Die Chromatische Vergrößerungsdifferenz (CVD)
   

 

Wichtig:
Seit etwa Mitte der 80er Jahre des 20. Jahrhunderts sind die meisten großen Hersteller (Carl Zeiss, Nikon, Olympus, Leitz/Leica) mit der so genannten "Unendlich-Optik" auf eine neue Systemarchitektur umgestiegen. Hier ist das Zwischenbild in der Regel völlig auskorrigiert und besitzt keine CVD (Ausnahme: einige Einstiegsmodelle). Bei diesen Geräten kann das Zwischenbild dann direkt auf den CCD-Chip einer Kamera projiziert werden.

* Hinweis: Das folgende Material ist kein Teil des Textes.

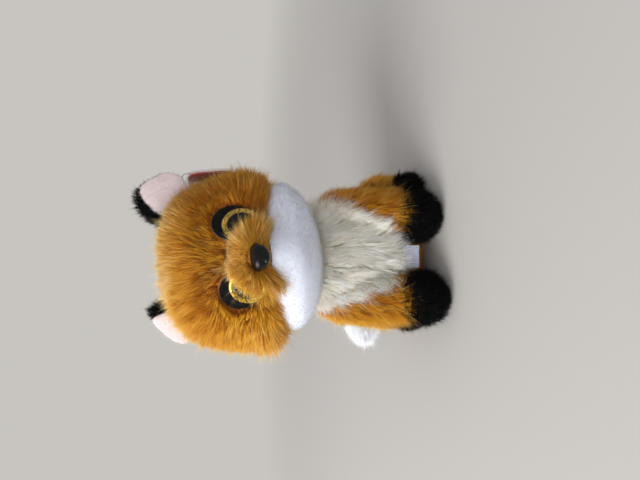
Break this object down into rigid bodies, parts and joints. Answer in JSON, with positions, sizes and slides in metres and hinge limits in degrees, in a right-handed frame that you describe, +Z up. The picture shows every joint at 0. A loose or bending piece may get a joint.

Diese Vorgehensweise ist bei älteren Mikroskopen der genannten Hersteller nicht ohne deutliche Qualitätseinbußen möglich. Deshalb wird bei diesen Geräten immer eine Zwischenoptik zur Korrektur der CVD benötigt.

 

Werden apochromatische Objektive zusammen mit den passenden Kompensationsokularen verwendet, so liefern diese farbreine Bilder mit hoher Schärfe. Dennoch verbleibt ihnen eine Eigentümlichkeit, die als "Bildfeldwölbung" bezeichnet wird. Durch ein Objektiv wird eine ebene Objektfläche hierbei in eine gewölbte Bildfläche abgebildet. Diese Erscheinung stört besonders bei der Mikrofotografie und ist zur Zeit Ernst Abbes noch nicht korrigierbar. Erst 1938 gelingt es Hans Boegehold mit weiteren Mitarbeitern von Carl Zeiss die Bildfeldwölbung im Zwischenbild zu beseitigen. Objektive ohne Bildfeldwölbung werden durch die Vorsilbe "Plan" gekennzeichnet (Planachromate bzw. Planapochromate).